Versões mais elaboradas sinalizam para a extensão da manobra: os chineses querem comprar commodities com preços mais baixos; recomprar ações de suas empresas depois das vertiginosas quedas das bolsas de valores; e especular com moedas e títulos disponíveis nos mercados globais.
A outra versão é ainda mais deplorável: o vírus não existe ou mata pouco; é muito mais produto da imprensa internacional – essa abjeta propagadora de mentiras que engambelam os “cidadãos de bem” –, que pretende enganar para dominar. Domingo se viu essa gente aí, pelas ruas, reverente ao “mito” que, pelo jeito, almeja converter-se em “messias” logo lá adiante.

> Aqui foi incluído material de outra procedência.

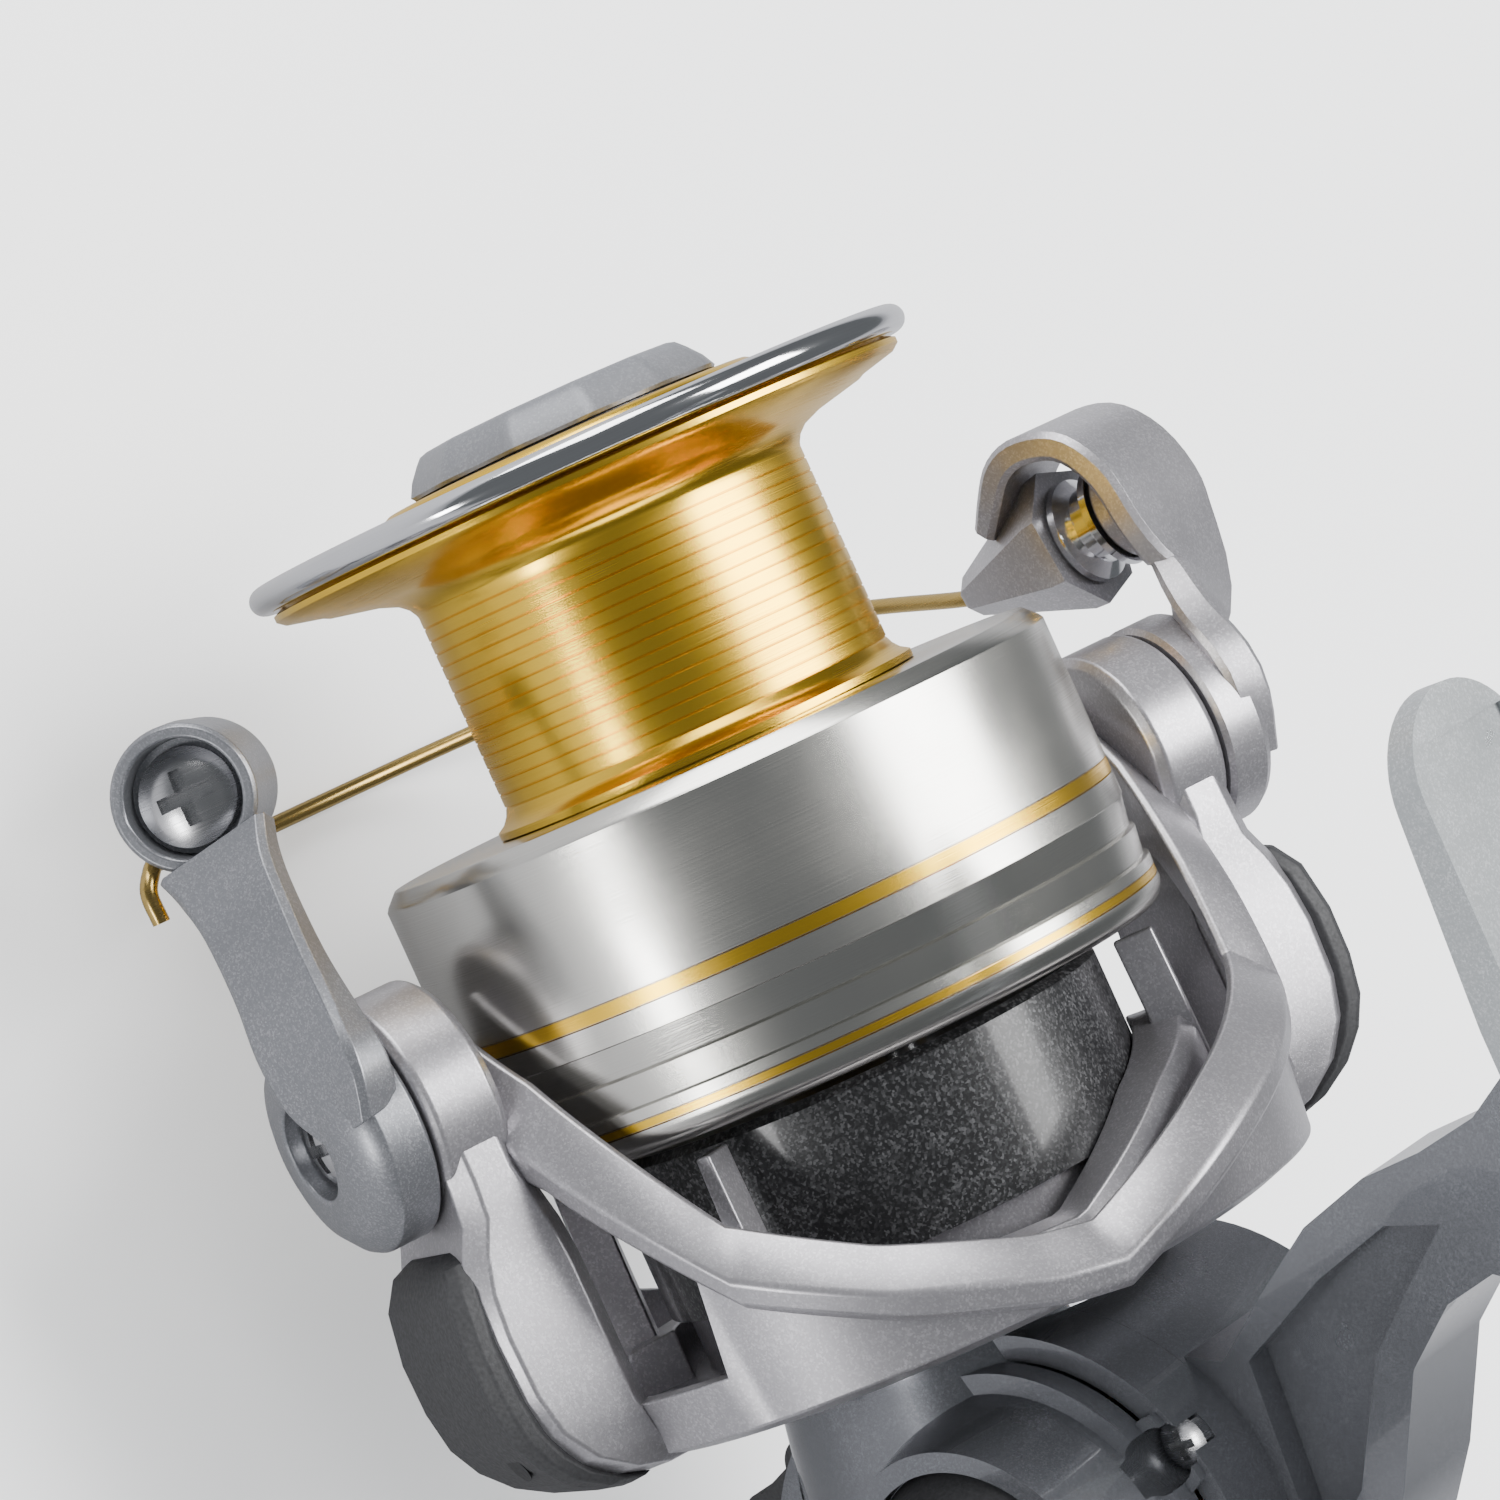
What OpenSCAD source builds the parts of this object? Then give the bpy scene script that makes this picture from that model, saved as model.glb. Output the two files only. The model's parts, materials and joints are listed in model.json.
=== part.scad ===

É provável que exista uma terceira vertente, que une numa conspiração monstruosa os chineses e a imprensa internacional. Não se duvide que, nela, figurem também os índios, os quilombolas, os nordestinos, as mulheres, os comunistas, a esquerda e mais uma infinidade de minorias. Afinal, o País atravessa uma quadra cujas aberrações desafiam os mais inventivos ficcionistas.
O brasileiro tende a fazer piada com tudo. Mas a situação é gravíssima, porque envolve o delicado tema da saúde pública. Caso prevaleçam essas versões absurdas, muita morte e muito sofrimento que poderiam ser evitados vão acontecer. Sobretudo entre os idosos, segmento dos mais expostos à epidemia. O delírio dos lunáticos implica em riscos para todos.
O alento é que boa parte das autoridades não se contaminou com essas sandices. Medidas similares àquelas de países já afetados pela epidemia vem sendo adotadas pelas autoridades – a suspensão das aulas e a proibição de aglomerações já foram anunciadas – e a esperança é de que os impactos não sejam tão terríveis.
Mesmo com tantos malucos disseminando seus delírios pelos aplicativos de celular.